**Directions:** The entries below contain a line with "imported = [obj" and a line with "return node". Retype exactly everything from the first down to the second, both included, and nothing else.

**Provided material:**
************
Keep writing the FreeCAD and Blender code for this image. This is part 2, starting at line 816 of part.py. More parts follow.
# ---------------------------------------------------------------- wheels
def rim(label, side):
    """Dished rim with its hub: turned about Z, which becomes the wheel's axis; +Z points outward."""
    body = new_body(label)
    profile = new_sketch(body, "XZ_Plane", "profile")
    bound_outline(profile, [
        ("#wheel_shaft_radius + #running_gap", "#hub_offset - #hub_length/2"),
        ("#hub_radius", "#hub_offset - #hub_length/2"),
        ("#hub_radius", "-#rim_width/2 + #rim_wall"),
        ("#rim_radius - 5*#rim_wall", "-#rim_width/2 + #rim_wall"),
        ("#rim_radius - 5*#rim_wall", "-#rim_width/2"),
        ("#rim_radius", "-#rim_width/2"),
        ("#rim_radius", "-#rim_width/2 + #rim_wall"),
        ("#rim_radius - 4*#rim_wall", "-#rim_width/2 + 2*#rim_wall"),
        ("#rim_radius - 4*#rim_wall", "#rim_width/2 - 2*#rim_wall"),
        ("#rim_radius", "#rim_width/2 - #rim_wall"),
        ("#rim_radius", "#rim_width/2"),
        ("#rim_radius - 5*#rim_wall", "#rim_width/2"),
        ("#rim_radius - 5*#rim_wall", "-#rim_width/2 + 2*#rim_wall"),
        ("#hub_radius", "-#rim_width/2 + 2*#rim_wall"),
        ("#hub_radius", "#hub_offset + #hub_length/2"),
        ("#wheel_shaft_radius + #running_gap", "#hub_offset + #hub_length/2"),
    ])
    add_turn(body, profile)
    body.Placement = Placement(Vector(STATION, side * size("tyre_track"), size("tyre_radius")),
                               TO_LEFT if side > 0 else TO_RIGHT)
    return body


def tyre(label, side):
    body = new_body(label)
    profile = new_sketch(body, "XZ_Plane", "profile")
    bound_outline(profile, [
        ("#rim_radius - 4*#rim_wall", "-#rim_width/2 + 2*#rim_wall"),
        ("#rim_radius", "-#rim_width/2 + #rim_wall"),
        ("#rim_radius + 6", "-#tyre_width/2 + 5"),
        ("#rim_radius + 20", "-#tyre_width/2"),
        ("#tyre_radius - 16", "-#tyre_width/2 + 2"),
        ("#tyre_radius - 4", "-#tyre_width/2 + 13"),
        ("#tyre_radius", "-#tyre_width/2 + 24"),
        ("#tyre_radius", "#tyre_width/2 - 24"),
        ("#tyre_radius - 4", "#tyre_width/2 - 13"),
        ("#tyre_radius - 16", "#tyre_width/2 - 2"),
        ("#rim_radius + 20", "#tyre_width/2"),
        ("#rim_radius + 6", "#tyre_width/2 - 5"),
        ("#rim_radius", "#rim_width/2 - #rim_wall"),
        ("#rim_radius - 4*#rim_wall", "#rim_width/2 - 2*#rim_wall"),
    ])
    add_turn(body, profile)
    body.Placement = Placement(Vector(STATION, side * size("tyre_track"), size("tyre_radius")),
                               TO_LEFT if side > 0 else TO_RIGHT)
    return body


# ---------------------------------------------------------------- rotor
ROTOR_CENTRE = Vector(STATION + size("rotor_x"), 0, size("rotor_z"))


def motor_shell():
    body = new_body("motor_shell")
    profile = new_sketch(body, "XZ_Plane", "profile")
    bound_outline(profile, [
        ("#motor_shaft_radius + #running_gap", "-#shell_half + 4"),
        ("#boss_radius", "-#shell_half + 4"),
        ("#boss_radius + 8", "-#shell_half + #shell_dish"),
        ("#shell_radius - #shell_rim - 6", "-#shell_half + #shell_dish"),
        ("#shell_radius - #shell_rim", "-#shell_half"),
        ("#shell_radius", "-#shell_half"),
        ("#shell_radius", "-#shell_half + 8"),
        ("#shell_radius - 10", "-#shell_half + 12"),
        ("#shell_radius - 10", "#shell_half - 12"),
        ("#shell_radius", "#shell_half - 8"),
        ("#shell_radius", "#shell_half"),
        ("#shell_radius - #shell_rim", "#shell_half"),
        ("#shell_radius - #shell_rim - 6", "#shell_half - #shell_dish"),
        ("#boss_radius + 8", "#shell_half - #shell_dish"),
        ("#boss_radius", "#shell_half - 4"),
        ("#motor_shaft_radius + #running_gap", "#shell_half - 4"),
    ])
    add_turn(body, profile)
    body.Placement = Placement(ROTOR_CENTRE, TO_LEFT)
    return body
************
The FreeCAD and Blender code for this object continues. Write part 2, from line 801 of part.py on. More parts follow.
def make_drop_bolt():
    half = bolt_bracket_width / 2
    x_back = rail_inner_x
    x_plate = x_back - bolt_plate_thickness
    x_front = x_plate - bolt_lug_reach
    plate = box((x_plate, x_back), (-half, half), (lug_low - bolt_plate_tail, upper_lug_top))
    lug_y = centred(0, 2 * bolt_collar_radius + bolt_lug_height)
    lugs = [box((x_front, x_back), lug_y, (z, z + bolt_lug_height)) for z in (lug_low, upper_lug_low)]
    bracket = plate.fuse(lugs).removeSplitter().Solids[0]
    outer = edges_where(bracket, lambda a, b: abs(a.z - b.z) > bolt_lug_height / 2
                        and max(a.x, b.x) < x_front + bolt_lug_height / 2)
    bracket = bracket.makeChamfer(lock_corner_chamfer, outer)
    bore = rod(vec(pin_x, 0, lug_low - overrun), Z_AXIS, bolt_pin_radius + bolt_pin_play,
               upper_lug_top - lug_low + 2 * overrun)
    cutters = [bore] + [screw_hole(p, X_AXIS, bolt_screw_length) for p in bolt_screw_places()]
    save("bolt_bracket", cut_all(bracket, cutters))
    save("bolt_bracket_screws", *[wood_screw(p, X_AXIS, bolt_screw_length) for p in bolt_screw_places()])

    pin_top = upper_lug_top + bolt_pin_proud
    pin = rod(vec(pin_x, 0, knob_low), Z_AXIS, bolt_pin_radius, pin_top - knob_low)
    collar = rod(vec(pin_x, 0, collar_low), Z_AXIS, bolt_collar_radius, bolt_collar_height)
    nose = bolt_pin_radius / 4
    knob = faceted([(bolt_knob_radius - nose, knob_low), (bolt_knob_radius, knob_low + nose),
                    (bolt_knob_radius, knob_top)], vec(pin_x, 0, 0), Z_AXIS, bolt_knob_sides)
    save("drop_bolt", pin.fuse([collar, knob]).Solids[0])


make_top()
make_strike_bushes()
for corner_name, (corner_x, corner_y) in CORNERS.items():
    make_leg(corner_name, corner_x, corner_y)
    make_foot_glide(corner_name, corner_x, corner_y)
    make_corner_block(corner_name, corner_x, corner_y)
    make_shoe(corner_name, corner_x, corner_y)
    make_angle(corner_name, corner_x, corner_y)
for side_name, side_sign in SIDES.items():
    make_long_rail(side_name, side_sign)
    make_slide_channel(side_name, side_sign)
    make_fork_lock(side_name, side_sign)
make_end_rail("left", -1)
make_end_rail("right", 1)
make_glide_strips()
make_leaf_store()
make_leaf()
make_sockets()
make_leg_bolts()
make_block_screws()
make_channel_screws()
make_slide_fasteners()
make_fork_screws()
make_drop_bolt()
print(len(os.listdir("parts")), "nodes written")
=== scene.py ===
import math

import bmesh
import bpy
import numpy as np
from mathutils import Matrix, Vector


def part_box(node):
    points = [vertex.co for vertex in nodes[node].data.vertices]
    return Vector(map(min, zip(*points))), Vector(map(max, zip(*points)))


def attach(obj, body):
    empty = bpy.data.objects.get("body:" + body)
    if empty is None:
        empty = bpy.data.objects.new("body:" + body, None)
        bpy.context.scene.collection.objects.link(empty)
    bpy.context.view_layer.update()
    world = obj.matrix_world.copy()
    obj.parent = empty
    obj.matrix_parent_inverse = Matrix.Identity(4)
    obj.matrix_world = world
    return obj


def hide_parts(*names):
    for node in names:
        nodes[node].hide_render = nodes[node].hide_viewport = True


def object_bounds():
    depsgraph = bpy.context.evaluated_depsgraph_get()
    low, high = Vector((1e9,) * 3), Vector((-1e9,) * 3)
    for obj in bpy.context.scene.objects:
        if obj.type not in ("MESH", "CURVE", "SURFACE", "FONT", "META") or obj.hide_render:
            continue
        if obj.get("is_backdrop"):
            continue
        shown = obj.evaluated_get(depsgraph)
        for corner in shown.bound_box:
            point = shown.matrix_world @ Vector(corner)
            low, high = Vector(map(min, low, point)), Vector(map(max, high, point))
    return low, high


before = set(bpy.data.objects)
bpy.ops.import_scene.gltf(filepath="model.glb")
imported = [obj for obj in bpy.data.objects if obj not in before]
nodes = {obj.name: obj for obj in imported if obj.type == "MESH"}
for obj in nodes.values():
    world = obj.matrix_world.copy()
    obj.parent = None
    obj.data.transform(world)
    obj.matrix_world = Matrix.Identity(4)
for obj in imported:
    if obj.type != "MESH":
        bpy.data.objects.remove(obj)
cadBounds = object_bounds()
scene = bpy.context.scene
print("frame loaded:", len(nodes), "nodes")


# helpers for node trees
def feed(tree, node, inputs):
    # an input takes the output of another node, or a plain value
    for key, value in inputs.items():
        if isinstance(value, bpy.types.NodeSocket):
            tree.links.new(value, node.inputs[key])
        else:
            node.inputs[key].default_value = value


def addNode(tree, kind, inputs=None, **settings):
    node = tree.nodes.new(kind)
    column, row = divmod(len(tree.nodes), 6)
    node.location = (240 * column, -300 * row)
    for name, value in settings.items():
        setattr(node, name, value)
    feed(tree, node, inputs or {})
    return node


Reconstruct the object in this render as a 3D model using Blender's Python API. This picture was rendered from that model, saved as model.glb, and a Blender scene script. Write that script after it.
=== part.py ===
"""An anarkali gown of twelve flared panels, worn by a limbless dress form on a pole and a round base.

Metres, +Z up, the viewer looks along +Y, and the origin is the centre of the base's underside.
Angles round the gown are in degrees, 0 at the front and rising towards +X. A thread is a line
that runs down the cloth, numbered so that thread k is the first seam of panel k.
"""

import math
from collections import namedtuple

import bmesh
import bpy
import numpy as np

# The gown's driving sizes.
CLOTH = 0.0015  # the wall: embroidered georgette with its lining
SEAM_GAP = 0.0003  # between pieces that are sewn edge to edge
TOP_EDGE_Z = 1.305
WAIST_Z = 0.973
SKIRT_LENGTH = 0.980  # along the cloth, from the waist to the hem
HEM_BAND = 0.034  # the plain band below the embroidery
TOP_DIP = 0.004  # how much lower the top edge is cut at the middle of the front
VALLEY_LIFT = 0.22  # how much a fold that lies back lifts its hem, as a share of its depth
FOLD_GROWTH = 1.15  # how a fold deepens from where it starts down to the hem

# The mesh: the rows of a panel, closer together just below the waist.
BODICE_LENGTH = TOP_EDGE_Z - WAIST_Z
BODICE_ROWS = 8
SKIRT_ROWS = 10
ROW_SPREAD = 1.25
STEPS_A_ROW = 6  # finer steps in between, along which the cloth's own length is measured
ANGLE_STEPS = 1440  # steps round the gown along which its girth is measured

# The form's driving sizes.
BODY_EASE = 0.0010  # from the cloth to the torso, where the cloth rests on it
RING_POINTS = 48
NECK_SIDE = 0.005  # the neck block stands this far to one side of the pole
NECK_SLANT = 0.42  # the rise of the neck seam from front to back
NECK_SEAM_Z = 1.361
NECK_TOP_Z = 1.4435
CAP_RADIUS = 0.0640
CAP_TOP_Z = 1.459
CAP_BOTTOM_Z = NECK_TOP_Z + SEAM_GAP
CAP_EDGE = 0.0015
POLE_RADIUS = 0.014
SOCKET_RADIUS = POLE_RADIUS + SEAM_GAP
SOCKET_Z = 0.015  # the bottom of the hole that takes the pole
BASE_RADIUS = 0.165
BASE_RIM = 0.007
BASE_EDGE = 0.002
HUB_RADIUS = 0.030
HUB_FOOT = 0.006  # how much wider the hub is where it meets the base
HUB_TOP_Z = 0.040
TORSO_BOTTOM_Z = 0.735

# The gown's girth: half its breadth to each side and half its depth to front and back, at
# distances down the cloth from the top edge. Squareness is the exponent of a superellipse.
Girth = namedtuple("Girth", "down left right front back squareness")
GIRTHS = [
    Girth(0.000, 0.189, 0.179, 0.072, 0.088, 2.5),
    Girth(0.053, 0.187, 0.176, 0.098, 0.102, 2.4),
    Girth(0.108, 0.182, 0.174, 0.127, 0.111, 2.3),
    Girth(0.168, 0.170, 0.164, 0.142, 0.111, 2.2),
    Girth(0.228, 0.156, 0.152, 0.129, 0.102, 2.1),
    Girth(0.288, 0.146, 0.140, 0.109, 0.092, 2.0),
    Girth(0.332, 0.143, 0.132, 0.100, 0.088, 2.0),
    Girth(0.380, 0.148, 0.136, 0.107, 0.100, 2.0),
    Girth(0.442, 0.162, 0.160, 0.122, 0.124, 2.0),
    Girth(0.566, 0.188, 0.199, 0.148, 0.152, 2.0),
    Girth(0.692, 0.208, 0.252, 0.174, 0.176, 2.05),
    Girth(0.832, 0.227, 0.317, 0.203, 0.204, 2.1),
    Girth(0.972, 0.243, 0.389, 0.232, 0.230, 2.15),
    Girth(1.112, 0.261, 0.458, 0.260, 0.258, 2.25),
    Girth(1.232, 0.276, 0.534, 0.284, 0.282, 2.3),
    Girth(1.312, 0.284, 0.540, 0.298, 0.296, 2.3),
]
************
**Solution to the problem:**
imported = [obj for obj in bpy.data.objects if obj not in before]
nodes = {obj.name: obj for obj in imported if obj.type == "MESH"}
for obj in nodes.values():
    world = obj.matrix_world.copy()
    obj.parent = None
    obj.data.transform(world)
    obj.matrix_world = Matrix.Identity(4)
for obj in imported:
    if obj.type != "MESH":
        bpy.data.objects.remove(obj)
cadBounds = object_bounds()
scene = bpy.context.scene
print("frame loaded:", len(nodes), "nodes")


# helpers for node trees
def feed(tree, node, inputs):
    # an input takes the output of another node, or a plain value
    for key, value in inputs.items():
        if isinstance(value, bpy.types.NodeSocket):
            tree.links.new(value, node.inputs[key])
        else:
            node.inputs[key].default_value = value


def addNode(tree, kind, inputs=None, **settings):
    node = tree.nodes.new(kind)
    column, row = divmod(len(tree.nodes), 6)
    node.location = (240 * column, -300 * row)
    for name, value in settings.items():
        setattr(node, name, value)
    feed(tree, node, inputs or {})
    return node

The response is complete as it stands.